Lobster stew at Miller Bros. Seafood.

Now to the food. I ordered a cup of lobster stew on a day so hot it made me feel a bit like a lobster myself. The stew costs $7.95, and almost twice that for a bowl, a great deal if you’re craving lobster but your bank account can’t handle the price of a lobster roll. The stew looks like a lobster bisque, but is more flavorful and full of lobster than a lot of bisques at local restaurants. It’s rich and creamy without being too heavy, or overwhelmed by too many splashes of sherry. My favorite part, though, was that every. single. bite. had chunks of lobster meat in it. If you’re not in the mood for lobster, Miller Brothers also serves clam and seafood chowders.

Fried scallops at Miller Bros. Seafood.

After the lobster stew, I went a little crazy with the fried seafood, ordering a side of fried scallops because I love them (they also come seared) and a side of fried haddock nuggets because one of the owners recommended them. In this case, the haddock was the star. It was spectacular. They were not actually “nuggets” but larger pieces of fish that fell somewhere in between nuggets and the whole pieces that come with a dinner order of fish and chips. The fish tasted incredibly fresh and was not at all soggy or greasy. I think next time I’ll probably just order the haddock nuggets and another small order of the house-made onion rings – a nice dinner for around $12. (You can also get a haddock nugget basket, which comes with fries and cole slaw, for about $13.)

Onion rings at Miller Bros. Seafood.

Oh, those onion rings. I can’t stand it when people are overly effusive about stuff like this, but I have to admit, I’m pretty sure these are the best onion rings I’ve ever had. Made with whole slices of onions – no lame chopped onion bits – they are covered in a thick, crunchy batter that does not cover up the flavor of the onion. A small, generous order is $3.49 and plenty for one person – or even two, depending on how much you like onion rings and if you feel like sharing.

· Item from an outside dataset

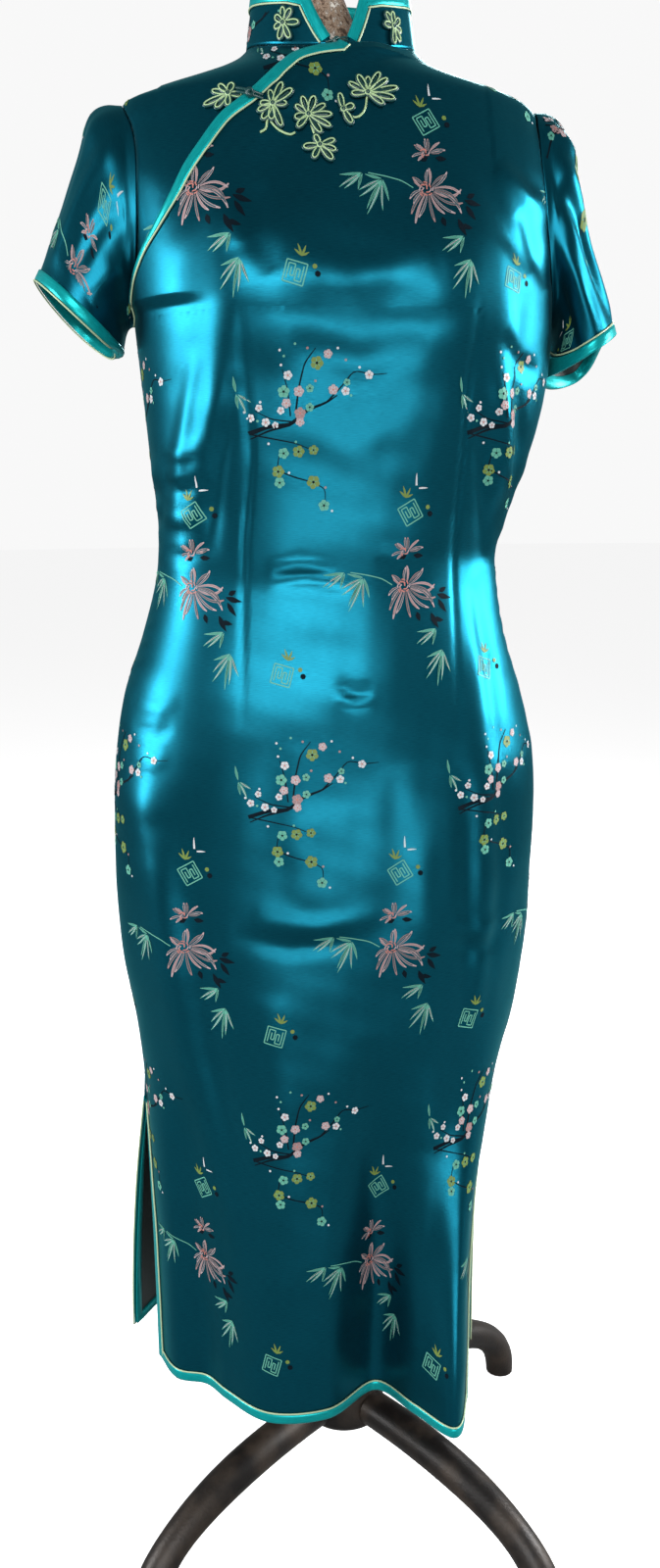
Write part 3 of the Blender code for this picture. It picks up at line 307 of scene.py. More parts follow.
def creaseRise(creases, x, h):
    # How far the creases lift the cloth at places given in metres.
    total = np.zeros(np.shape(x))
    for line, width, rise in creases:
        best = np.full(np.shape(x), 9.0)
        along = np.zeros(np.shape(x))
        count = len(line) - 1
        for k, ((ax, ah), (bx, bh)) in enumerate(zip(line, line[1:])):
            dx, dh = bx - ax, bh - ah
            t = np.clip(((x - ax) * dx + (h - ah) * dh) / (dx * dx + dh * dh), 0, 1)
            away = np.hypot(x - ax - t * dx, h - ah - t * dh)
            along = np.where(away < best, (k + t) / count, along)
            best = np.minimum(best, away)
        fade = np.sin(np.pi * np.clip(along, 0, 1)) ** 0.6
        total += rise * fade * np.exp(-((best / width) ** 2))
    return total * dress["creaseDepth"]


def seamPuckers(u, h):
    # Small puckers beside the seams, uneven in height and strongest from the waist to the hips.
    near = np.exp(-(((u - 0.045) / 0.035) ** 2)) + 0.5 * np.exp(-(((u - 0.955) / 0.035) ** 2))
    span = ease((h - 0.66) / 0.08) * ease((1.0 - h) / 0.08)
    return 0.0010 * near * span * np.sin(310 * h + 6 * np.sin(23 * h)) * (0.6 + 0.4 * np.sin(57 * h))


def unevenness(a, b):
    # A small irregular waviness over two directions in metres.
    return (0.00110 * np.sin(37 * a + 9 * b + 0.6) * np.sin(13 * a - 23 * b + 1.9)
            + 0.00042 * np.sin(73 * a - 37 * b + 2.3) * np.sin(29 * a + 47 * b)
            + 0.00010 * np.sin(171 * a + 96 * b) * np.sin(88 * a - 143 * b + 0.8))


def flapEdgeX(height):
    order = flapEdge[::-1]
    return np.interp(height, [h for x, h in order], [x for x, h in order])


def flapRaiseAt(x, height):
    away = np.where(height > flapEdge[0][1], np.abs(x), (x - flapEdgeX(height)) * 0.80)
    fade = 1 - ease((away - dress["underlap"] - 0.004) / 0.030)
    return dress["flapRaise"] * fade * ease((height - dress["underarm"] - 0.003) / 0.012)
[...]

I’ve also heard the Miller Brothers lobster rolls are good; a 4-ounce roll will set you back $16.95 and an 8-ounce roll (that’s a big lobster roll – most contain about 3.5 ounces of lobster meat) costs $26.95. Fried whole belly clams, fried shrimp, fried calamari, clam cakes and crab rolls are also on the menu. All of the sides are under $10, and the sandwiches range from $5.99 to $11.99.

Miller Brothers has a specials board that recently advertised a 6-ounce lobster roll and pint of seared scallops for $29.95. Another recent special was a crab melt with Swiss, lettuce and tomato, and a cup of clam chowder for $15.99.

These guys obviously know how to cook seafood. The biggest drawback? It’s a seasonal place. I mean, how great would it be to dig into a steaming bowl of that lobster stew in the wintertime?

Miller Brothers Seafood

WHERE: 849 Forest Ave., Portland. (207) 536-4483,
HOURS: 11:30 a.m. to 7 p.m. Monday through Thursday, 11:30 a.m. to 8 p.m. Friday and Saturday, 11:30 a.m. to 6 p.m. Sunday
WAIT: 15-20 minutes, but it’s all cooked to order and well worth the wait. If you’re in a hurry, just call ahead.